Writing Video Games¶
I am, by absolutely no means, a game developer.
However, I wish I could be.
Here’s my advice for people who want to become independent game developers.
Choose a Good Platform¶
I have looked at Unity and Godot. While Godot is great, I think Unity has a lot more features and seems to be the ideal place to go.
I don’t like C#, but it honestly isn’t that bad, and a lot of what you can do in Unity can eliminate the annoying aspects of C# from what I can tell.
Godot has GDScript, a cheap and weak knock-off of Python that really doesn’t resemble the Python I know at all. Godot has a lot of features, but it does show a significant chunk of features and it may be the ideal way to make a game. I don’t know.
Panda3D is also interesting, and seems to provide a lot of framework features. I haven’t used it much so I can’t really say how good it is.
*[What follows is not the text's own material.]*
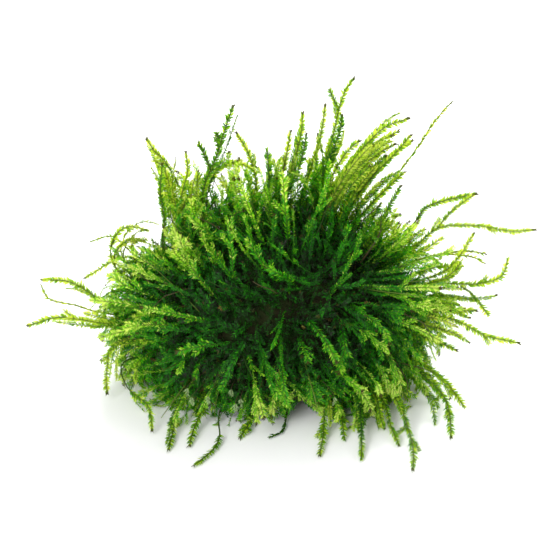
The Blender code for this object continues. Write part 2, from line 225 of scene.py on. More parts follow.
class Shading:
    """A material's node tree, with short ways to add the nodes that the finishes share."""

    def __init__(self, name: str) -> None:
        """Start a material of a name with its plain shader."""
        self.material = bpy.data.materials.new(name)
        self.material.use_nodes = True
        self.tree = self.material.node_tree
        self.shader = self.tree.nodes["Principled BSDF"]

    def feed(self, node: bpy.types.Node, inputs: Inputs) -> None:
        """Fill a node's inputs.

        Args:
            node: The node.
            inputs: What each input gets: a socket to link it to, or a value.
        """
        for name, value in inputs.items():
            if isinstance(value, Socket):
                self.tree.links.new(value, node.inputs[name])
            else:
                node.inputs[name].default_value = value

    def add(self, kind: str, output: str, inputs: Inputs, **settings: str) -> Socket:
        """Add a node.

        Args:
            kind: The node's type.
            output: The output that is wanted.
            inputs: What its inputs get.
            settings: Its own settings.

        Returns:
            The output's socket.
        """
        node = self.tree.nodes.new(kind)
        for name, value in settings.items():
            setattr(node, name, value)
        self.feed(node, inputs)
        return node.outputs[output]

    def mix(self, blend: str, first: Socket, second: object, factor: object = 1.0) -> Socket:
        """Blend two colours.

        Args:
            blend: The way to blend them.
            first: The first colour's socket.
            second: The second colour, or its socket.
            factor: How much of the second counts, or a socket that says it.

        Returns:
            The blended colour's socket.
        """
        inputs = {"Factor": factor, "A": first, "B": second}
        return self.add("ShaderNodeMix", "Result", inputs, data_type="RGBA", blend_type=blend)

    def ramp(self, stops: Stops, source: Socket) -> Socket:
        """Add a colour ramp.

        Args:
            stops: Each stop's place and colour.
            source: The socket that it reads.

        Returns:
            The ramp's colour socket.
        """
        ramp = self.tree.nodes.new("ShaderNodeValToRGB")
        elements = ramp.color_ramp.elements
        while len(elements) < len(stops):
            elements.new(0.5)
        for element, (place, colour) in zip(elements, stops):
            element.position = place
            element.color = (*colour, 1.0)
        self.feed(ramp, {"Fac": source})
        return ramp.outputs["Color"]

    def noise(self, vector: Socket, scale: float, detail: float) -> Socket:
        """Return smooth noise that reads a place, at a scale and a level of detail."""
        inputs = {"Vector": vector, "Scale": scale, "Detail": detail}
        return self.add("ShaderNodeTexNoise", "Fac", inputs)

    def relief(self, height: Socket, strength: float, depth: float) -> Socket:
        """Return the normals of a relief of a strength and a depth in metres."""
        inputs = {"Height": height, "Strength": strength, "Distance": depth}
        return self.add("ShaderNodeBump", "Normal", inputs)

    def place(self) -> Socket:
        """Return the place on the object."""
        return self.add("ShaderNodeTexCoord", "Object", {})


DARKEST = (0.00, (0.010, 0.016, 0.005))
# Dark tips, dead brown leaves and bleached ones
DEAD = (
    (0.84, (0.060, 0.064, 0.010)),
    (0.92, (0.300, 0.210, 0.050)),
    (1.00, (0.320, 0.500, 0.240)),
)
OLD_MOSS: Stops = (
    DARKEST,
    (0.12, (0.011, 0.064, 0.006)),
    (0.28, (0.010, 0.165, 0.004)),
    (0.46, (0.044, 0.345, 0.005)),
    (0.62, (0.250, 0.590, 0.018)),
    (0.76, (0.640, 0.830, 0.160)),
    *DEAD,
)
# Young shoots are more yellow than the old moss under them
YOUNG_MOSS: Stops = (
    DARKEST,
    (0.30, (0.020, 0.120, 0.005)),
    (0.46, (0.075, 0.270, 0.006)),
    (0.58, (0.215, 0.440, 0.010)),
    (0.70, (0.480, 0.680, 0.050)),
    (0.76, (0.600, 0.760, 0.100)),
    *DEAD,
)


@dataclass(frozen=True)
class MossFinish:
    """Living moss: leaves that let light through, on stems of their own colours."""

    name: str
    leaf_stops: Stops
    stem_stops: Stops = (
        (0.00, (0.014, 0.018, 0.008)),
        (0.30, (0.022, 0.070, 0.010)),
        (0.60, (0.130, 0.210, 0.030)),
        (0.78, (0.240, 0.300, 0.070)),
        (0.86, (0.100, 0.080, 0.035)),
        (1.00, (0.110, 0.090, 0.045)),
    )
    # A leaf is darker at its foot
    shade_stops: Stops = (
        (0.00, (0.70, 0.66, 0.60)),
        (0.30, (0.90, 0.90, 0.90)),
        (0.75, (1.15, 1.08, 1.00)),
    )
    leaves_end: float = 0.78
    roughness: float = 0.34
    gloss: float = 0.17
    through: float = 0.45
    through_tint: Colour = (1.25, 1.12, 0.45)

    def build(self) -> bpy.types.Material:
        """Make the material.

        Returns:
            A material that reads the tone and the lengthwise place of every face.
        """
        shading = Shading(self.name)
        tone, along = (
            shading.add("ShaderNodeAttribute", "Fac", {}, attribute_name=name)
            for name in ("tone", "along")
        )
        leaf = shading.ramp(self.leaf_stops, tone)
        leaf = shading.mix("MULTIPLY", leaf, shading.ramp(self.shade_stops, along))
        limits = {0: along, 1: self.leaves_end}
        is_stem = shading.add("ShaderNodeMath", "Value", limits, operation="GREATER_THAN")
        colour = shading.mix("MIX", leaf, shading.ramp(self.stem_stops, tone), is_stem)
        surface = {
            "Base Color": colour,
            "Roughness": self.roughness,
            "Specular IOR Level": self.gloss,
        }
        shading.feed(shading.shader, surface)
        tinted = shading.mix("MULTIPLY", colour, (*self.through_tint, 1.0))
        lit = shading.add("ShaderNodeBsdfTranslucent", "BSDF", {"Color": tinted})
        parts = {"Fac": self.through, 1: shading.shader.outputs["BSDF"], 2: lit}
        mixed = shading.add("ShaderNodeMixShader", "Shader", parts)
        shading.feed(shading.tree.nodes["Material Output"], {"Surface": mixed})
        return shading.material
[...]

Of course there is Unreal Engine, but I know next to nothing about it.
In the Python universe, you have basically these options for making a game:
Using something like Qt to develop a typical app. If you game is at all heavy on UI elements, I’d recommend Qt.
Using pyglet for a lightweight framework. Pyglet really doesn’t use much and doesn’t have a huge community to get support from. you’ll be left re-implementing a ton of the features that something like Godot would give you, let alone what you can find in Unity.
Using Pygame for decent framework. It’s easy to make games in Pygame, it’s a lot harder to make fast games. Part of this is due to Python, the other part is due to the SDL library Pygame is built on.
Rolling your own engine from scratch.
Elements of Your Game¶
As an experienced programmer, I can tell you what your game will end up looking like after sufficient development. Eventually, your code will be divided up into these areas:
Code for handling the main event loop. This will typically process user input, then network events, then update the game state, and then draw the new game state on the screen. Handling user and network events is basically translating incoming events into updates to the game state.
Code for managing the game state. This will be some sort of database, probably organized hierarchically due to the nature of games.
Code for updating the game state. This will apply the physics engine and the game rules. If you do have a physics engine, prepare for super-complicated code that is very sensitive to the smallest changes.
Code for drawing the scene. This will include code to draw UI elements that users can interact with, present information, as well as to render the scene.
These bits of code will largely be independent of one another.
Of note, the code that holds on to the game state will have to have routines to store and restore the game state. I would even consider something like SQLite or some such due to the nature of data. You don’t have to have all the data in memory all the time.
The code to update the game state is the rules of the game. There will be a lot of optimizations here to ensure that the bare minimum work is done. IE, don’t even try to detect collisions between objects that aren’t in the same region as one another. This will also include algorithms such as pathfinding, random number generation, and such.
Incremental Development¶
If you start off trying to code everything at once, you are going to be met with failure. It’s very important you start very, very small and make steady incremental changes. It’s also important you spend a lot of time actually playing your game and working only on those features which will actually make the game better.